If he has a strong camp, the Penguins will have to find room. That is how young players break through crowded rosters. They make the safer options feel less safe. They make the veterans look less automatic. They give the coaching staff no choice but to keep them around.
McGroarty has the profile to do that. He is not the same type of player as Robertson or Koivunen, and that can work in his favor. Pittsburgh needs young players who can do more than flash skill. It needs forwards who can win battles, play through contact, protect pucks and still contribute enough offense to matter.

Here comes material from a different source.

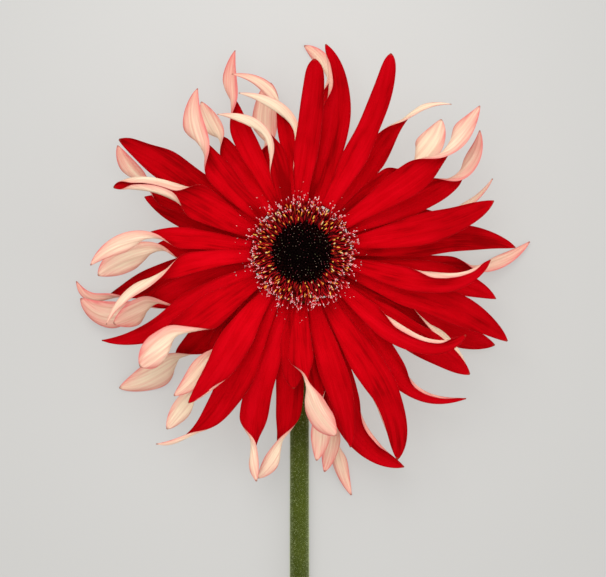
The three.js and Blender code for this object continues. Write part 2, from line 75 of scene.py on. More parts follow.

That is the path. McGroarty does not have to become a star this season. He does not even have to become a top-six winger right away. He has to show that he is too useful, too competitive and too NHL-ready to be squeezed out by roster math.
The Penguins have spent the offseason collecting options. McGroarty has to become more than another option. He has to become part of the answer.
The Penguins’ forward squeeze is not automatically bad. Competition can be useful, especially for a team trying to pull younger players into a veteran lineup. The problem comes when competition turns into congestion, and important prospects lose momentum because there is no defined route upward.
McGroarty is too important for that. He was acquired with a real cost, produced well in the AHL and already has some NHL experience. He is not a finished player, but he is also not a prospect who should be treated like he is years away.
Pittsburgh does not need to hand him a roster spot. It does need to make sure there is a roster spot worth fighting for.
That is the balance. McGroarty has to earn it, but the Penguins have to leave enough room for him to do that. If they do, he could become one of the younger forwards who helps the organization transition into its next phase. If they do not, the squeeze will only get harder to ignore.